Enduring peace cannot be guaranteed unless women take a greater role in peace processes and in the reconstruction of post-conflict societies, according to a new study by the UNU associated institution Interntional Conflict Research and a number of research partners.

The study, Re-Imagining Women’s Security: a Comparative Study of South Africa, Northern Ireland and Lebanon, was funded under the UK Economic and Social Research Council New Security Challenges Programme and implemented through a unique research partnership between INCORE and Queen’s University, Belfast, the University of Ulster, Democratic Dialogue and research associates at the Centre for the Study of Violence and Reconciliation in South Africa and the Lebanese American University in Beirut.

The study's findings, launched at a workshop at UN Headquarters, New York Oct 12-13, showed that in all three situations women saw security as not only a ceasefire and physical safety but also having a job, an education for their children, a good health service and a feeling that society recognised the specific interests of women.

Project leader Professor Paddy Hillyard, of Queen’s University, Belfast, said: “The dominant institutions of the state following peace processes remain overwhelming male. Their transformation has to be part of the reconstruction effort before women can feel truly secure.”

The South African experience clearly demonstrated the critical importance of including women all levels of decision-making. In Lebanon women played a much more limited role. In Northern Ireland the experience of the Women’s Coalition showed that women operate very differently from male politicians, stressing issues that differ from traditional political preoccupations.

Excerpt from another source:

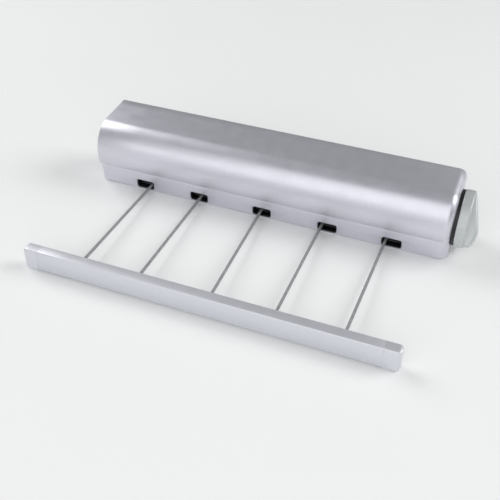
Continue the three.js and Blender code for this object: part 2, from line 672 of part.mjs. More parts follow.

"The evidence is that lasting peace will never be achieved unless positive action is taken to guarantee women an equal position in the development of peace agreements and in all post-agreement political and civic institutions,” said researcher Margaret Ward.

Monica McWilliams, another researchers and now Chief Commissioner for Human Rights in Northern Ireland, argued that “there must be links between human rights and human security discourses to deal with the continuum of violence against women from the domestic and community to the national and global levels.”